Was bringt uns diese Verfeinerung? Angreifermodelle ermöglichen uns zum Beispiel, zwischen einem hochwertigen Gadget im Elektronikkaufhaus und einer hochwertigen Schrankwand im Möbelhaus zu unterscheiden. Abstrakt betrachtet sind beide vielleicht gleich wertvoll und stehen gleichermaßen ungeschützt in Geschäftsräumen mit Publikumsverkehr herum. Dennoch wird sich jeder vernünftige Dieb, sofern er die Wahl hat, lieber an der Digitalkamera vergreifen als an der Schrankwand, denn das ist in vielerlei Hinsicht einfacher. (Und wenn sich die Priorität umkehrt, ist der Elektronikhändler – vorerst – sicher.)

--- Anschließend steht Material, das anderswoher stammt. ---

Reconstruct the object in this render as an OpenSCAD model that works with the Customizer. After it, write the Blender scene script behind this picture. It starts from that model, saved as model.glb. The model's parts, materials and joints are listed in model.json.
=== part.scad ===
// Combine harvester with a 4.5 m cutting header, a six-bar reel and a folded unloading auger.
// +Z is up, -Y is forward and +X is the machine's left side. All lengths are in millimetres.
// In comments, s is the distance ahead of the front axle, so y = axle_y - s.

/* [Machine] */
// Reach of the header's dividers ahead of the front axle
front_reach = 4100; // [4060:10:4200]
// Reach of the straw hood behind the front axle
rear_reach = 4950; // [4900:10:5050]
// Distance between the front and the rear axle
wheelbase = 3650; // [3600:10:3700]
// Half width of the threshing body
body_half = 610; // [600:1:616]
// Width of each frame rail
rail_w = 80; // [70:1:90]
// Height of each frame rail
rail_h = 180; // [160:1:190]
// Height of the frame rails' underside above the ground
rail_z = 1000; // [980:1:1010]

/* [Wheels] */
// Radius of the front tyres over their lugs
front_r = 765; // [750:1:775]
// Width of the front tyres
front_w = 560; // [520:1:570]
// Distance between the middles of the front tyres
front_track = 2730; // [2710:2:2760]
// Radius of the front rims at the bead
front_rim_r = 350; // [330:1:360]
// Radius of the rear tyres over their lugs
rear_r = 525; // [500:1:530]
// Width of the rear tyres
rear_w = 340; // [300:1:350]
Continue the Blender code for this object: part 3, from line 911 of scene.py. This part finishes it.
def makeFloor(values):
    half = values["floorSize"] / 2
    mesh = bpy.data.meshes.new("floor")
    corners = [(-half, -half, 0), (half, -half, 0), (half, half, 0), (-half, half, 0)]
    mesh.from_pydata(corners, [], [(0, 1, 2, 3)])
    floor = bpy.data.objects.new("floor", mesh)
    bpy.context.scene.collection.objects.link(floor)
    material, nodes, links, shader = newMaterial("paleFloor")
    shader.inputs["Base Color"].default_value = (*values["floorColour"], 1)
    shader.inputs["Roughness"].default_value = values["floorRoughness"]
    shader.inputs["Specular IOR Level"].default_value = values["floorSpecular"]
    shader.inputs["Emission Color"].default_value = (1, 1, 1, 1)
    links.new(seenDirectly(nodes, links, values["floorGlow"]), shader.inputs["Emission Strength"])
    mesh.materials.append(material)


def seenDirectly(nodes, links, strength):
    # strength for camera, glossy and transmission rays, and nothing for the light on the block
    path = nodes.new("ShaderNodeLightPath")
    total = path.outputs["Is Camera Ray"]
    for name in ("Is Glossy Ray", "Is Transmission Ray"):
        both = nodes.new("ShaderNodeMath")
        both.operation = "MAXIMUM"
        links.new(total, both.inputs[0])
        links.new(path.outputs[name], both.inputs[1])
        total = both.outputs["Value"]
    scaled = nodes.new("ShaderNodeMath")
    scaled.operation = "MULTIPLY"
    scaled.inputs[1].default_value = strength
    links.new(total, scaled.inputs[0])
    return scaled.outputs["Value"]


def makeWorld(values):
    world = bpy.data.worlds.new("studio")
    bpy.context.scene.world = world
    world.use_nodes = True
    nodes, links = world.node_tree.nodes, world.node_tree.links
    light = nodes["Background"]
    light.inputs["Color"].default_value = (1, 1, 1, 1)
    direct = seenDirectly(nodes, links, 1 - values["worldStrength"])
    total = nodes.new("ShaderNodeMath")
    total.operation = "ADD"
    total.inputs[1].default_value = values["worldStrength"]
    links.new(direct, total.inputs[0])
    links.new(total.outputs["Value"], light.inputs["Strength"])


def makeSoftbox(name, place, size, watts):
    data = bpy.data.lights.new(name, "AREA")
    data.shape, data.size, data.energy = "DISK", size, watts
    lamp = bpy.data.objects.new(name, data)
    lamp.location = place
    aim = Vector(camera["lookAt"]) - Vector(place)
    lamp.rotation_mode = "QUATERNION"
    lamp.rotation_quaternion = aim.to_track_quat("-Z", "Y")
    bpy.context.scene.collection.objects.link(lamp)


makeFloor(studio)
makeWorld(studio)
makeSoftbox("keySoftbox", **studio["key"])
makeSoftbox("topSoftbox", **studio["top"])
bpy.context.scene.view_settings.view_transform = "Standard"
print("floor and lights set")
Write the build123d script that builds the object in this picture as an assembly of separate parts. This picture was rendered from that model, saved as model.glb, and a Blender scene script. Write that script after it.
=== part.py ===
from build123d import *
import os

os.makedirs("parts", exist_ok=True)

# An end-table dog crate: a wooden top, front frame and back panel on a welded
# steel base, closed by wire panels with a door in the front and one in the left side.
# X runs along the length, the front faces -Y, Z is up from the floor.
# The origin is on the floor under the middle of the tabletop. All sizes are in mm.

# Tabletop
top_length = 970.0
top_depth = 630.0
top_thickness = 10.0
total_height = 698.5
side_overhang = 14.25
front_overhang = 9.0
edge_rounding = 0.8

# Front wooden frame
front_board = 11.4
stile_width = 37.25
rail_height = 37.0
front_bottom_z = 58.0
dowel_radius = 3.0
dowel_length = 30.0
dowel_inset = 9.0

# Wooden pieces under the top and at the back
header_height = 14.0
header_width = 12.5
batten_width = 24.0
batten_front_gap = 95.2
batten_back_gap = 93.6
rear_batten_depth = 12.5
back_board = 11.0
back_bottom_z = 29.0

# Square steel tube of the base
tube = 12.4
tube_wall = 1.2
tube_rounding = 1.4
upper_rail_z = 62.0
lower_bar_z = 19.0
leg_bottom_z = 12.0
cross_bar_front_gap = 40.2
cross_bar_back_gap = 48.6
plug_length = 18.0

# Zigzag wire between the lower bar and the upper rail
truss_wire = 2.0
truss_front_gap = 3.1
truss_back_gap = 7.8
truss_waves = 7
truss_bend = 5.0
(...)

Die spezifische Schwierigkeit der Angreifermodellierung liegt darin, vereinfachende Annahmen so zu treffen, dass man dabei nicht versehentlich und willkürlich wichtige Aspekte des Angreiferhandelns ausblendet. Ein Kriterium ist vielleicht (ich muss es selbst erst noch ausprobieren) die Abgeschlossenheit der betrachteten Angreiferklassen gegenüber vernünftigem Handeln. Das bedeutet Angreifer so zu klassifizieren, dass die wahrscheinlichen Ziele, Interessen und Handlungen dieser Angreifer klasseninvariant sind. Eine vernünftige Nutzung des Handlungsspielraumes, den ein Angreifer hat, soll ihn also nicht – oder jedenfalls nicht auf einfache Weise – aus dem Definitionsbereich der Angreiferklasse oder gar aus dem Geltungsbereich des Angreifermodells herausführen. Ein gutes Angreifermodell müsste dann auf Angreiferklassen beruhen, die abgeschlossen und minimal sind, d.h. teilbare abgeschlossene Klassen würde man auf ihre Komponenten zurückführen.

Wenn man diese Anforderungen der Abgeschlossenheit und der Minimalität in handhabbare Regeln gießen könnte, bekäme man vermutlich Angreifermodelle, die als Basis Klassen wie Ladendieb, Einbrecher oder Selbstmordattentäter enthalten, nicht jedoch Krimineller (nicht minimal) oder jemand, der eine D90 klauen will (nicht abgeschlossen) verwenden. Darauf könnte man sich dann noch eine Algebra definieren, um auch über Kombinationen reden zu können, etwa über den Einbrecher, der hinterher Feuer legt, um seine Spuren zu verwischen.